In the listing below, find every line with the string "that" and pull it out.

start

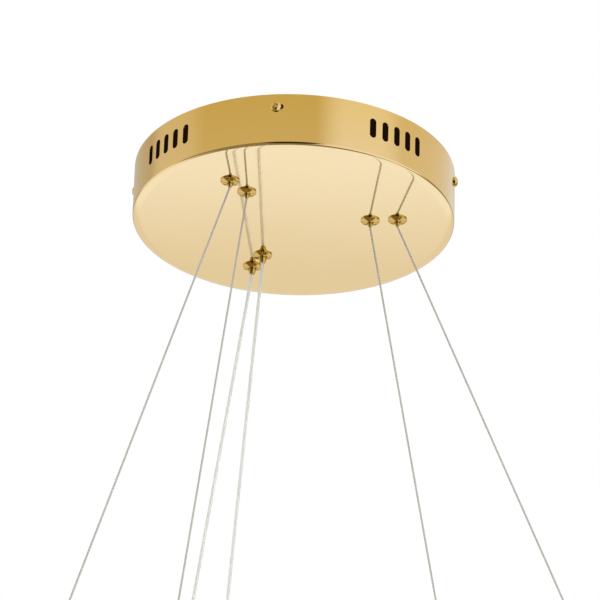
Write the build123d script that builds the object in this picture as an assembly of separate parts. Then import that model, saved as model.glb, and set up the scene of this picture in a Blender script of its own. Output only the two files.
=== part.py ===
from build123d import *
import math
import os

# Two-ring LED chandelier. Millimetres, Z up. The origin is the middle of the face that meets the ceiling,
# and +X points from it to the "side" pair of suspension lines. Everything hangs below the origin.

# Suspension: three directions, each with an outer line to the large ring and an inner one to the small
line_azimuth = {"side": 0.0, "front": -120.0, "back": 120.0}
line_kind = {"side": "rope", "front": "rope", "back": "cable"}
grip_circle = {"large": 97.5, "small": 72.0}
line_drop = {"large": 726.0, "small": 966.0}
cord_radius = {"rope": 0.9, "cable": 1.5}

# Canopy: one drawn shell with a flat underside, open at the ceiling
canopy_radius = 150.0
canopy_height = 52.0
canopy_sheet = 1.2
canopy_edge_radius = 2.4
canopy_edge_steps = 2
rim_gap = 0.5
vent_width = 6.6
vent_length = 19.8
vent_pitch = 13.2
vent_count = 5
vent_drop = 23.5
vent_end_chamfer = 2.1
vent_azimuths = (45.0, 135.0, 225.0, 315.0)

# Screws through the wall into the bracket
side_azimuths = (0.0, 90.0, 180.0, 270.0)
side_screw_drop = 13.6
side_screw_radius = 2.5
side_screw_length = 11.0
side_head_radius = 4.75
side_head_height = 3.4
side_head_crown = 1.6
side_slot_height = 5.6
side_slot_length = 9.8
side_slot_shift = 2.1
side_slot_end_chamfer = 1.8
cross_width = 1.1
cross_length = 5.0
cross_depth = 1.7

# Ceiling bracket: a stamped plate with four arms bent down behind the wall
bracket_sheet = 2.0
bracket_length = 176.0
bracket_width = 112.0
bracket_corner = 14.0
bracket_arm_width = 26.0
bracket_tab_depth = 27.0
bracket_bend_radius = 2.0
bracket_wall_gap = 0.6
ceiling_hole_circle = 180.0
ceiling_hole_radius = 2.75
mains_hole_radius = 13.0

# Self-locking grips: a flanged barrel, a release nipple, three jaws and a spring
flange_radius = 8.9
flange_rim = 1.1
flange_depth = 3.2
nipple_radius = {"rope": 2.4, "cable": 3.6}
nipple_tip_radius = {"rope": 1.45, "cable": 2.5}
nipple_reach = {"rope": 3.9, "cable": 5.6}
release_travel = 1.5
release_spare = 0.1
barrel_radius = {"rope": 5.0, "cable": 6.4}
barrel_length = 22.0
barrel_wall = 1.1
barrel_hole_gap = 0.15
cone_bottom = 3.0
cone_top = 13.0
nipple_top = 5.0
jaw_length = 6.0
jaw_width = 2.4
jaw_bite_gap = 0.2
spring_wire = 0.6
spring_turns = 3
spring_sides = 8
grip_nut_flats = {"rope": 14.0, "cable": 17.0}
grip_nut_height = 5.0
stop_length = 6.0
stop_wall = 0.9

# Power supplies and terminals under the bracket
driver_length = {"large": 122.0, "small": 100.0}
driver_width = {"large": 32.0, "small": 28.0}
driver_height = {"large": 22.0, "small": 20.0}
driver_offset = {"large": 34.0, "small": -33.0}
driver_chamfer = 1.5
driver_seam = 0.5
driver_seam_drop = 6.0
driver_pad_sheet = 1.2
driver_pad_inset = 8.0
lead_outlet_width = 9.0
lead_outlet_height = 6.0
lead_outlet_length = 3.0
lead_outlet_drop = 13.0
terminal_poles = 3
terminal_pitch = 9.5
terminal_width = 17.0
terminal_base_height = 4.0
terminal_tower_width = 7.0
terminal_tower_inset = 1.0
terminal_tower_height = 13.0
terminal_wire_radius = 1.6
terminal_wire_drop = 7.0
terminal_screw_width = 3.4
terminal_screw_depth = 3.0
terminal_centre_x = -50.0
earth_screw_x = 48.0
earth_screw_radius = 2.0
earth_head_flats = 8.0
earth_head_height = 3.0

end

**Reply to the exercise**
Write the build123d script that builds the object in this picture as an assembly of separate parts. Then import that model, saved as model.glb, and set up the scene of this picture in a Blender script of its own. Output only the two files.
# Two-ring LED chandelier. Millimetres, Z up. The origin is the middle of the face that meets the ceiling,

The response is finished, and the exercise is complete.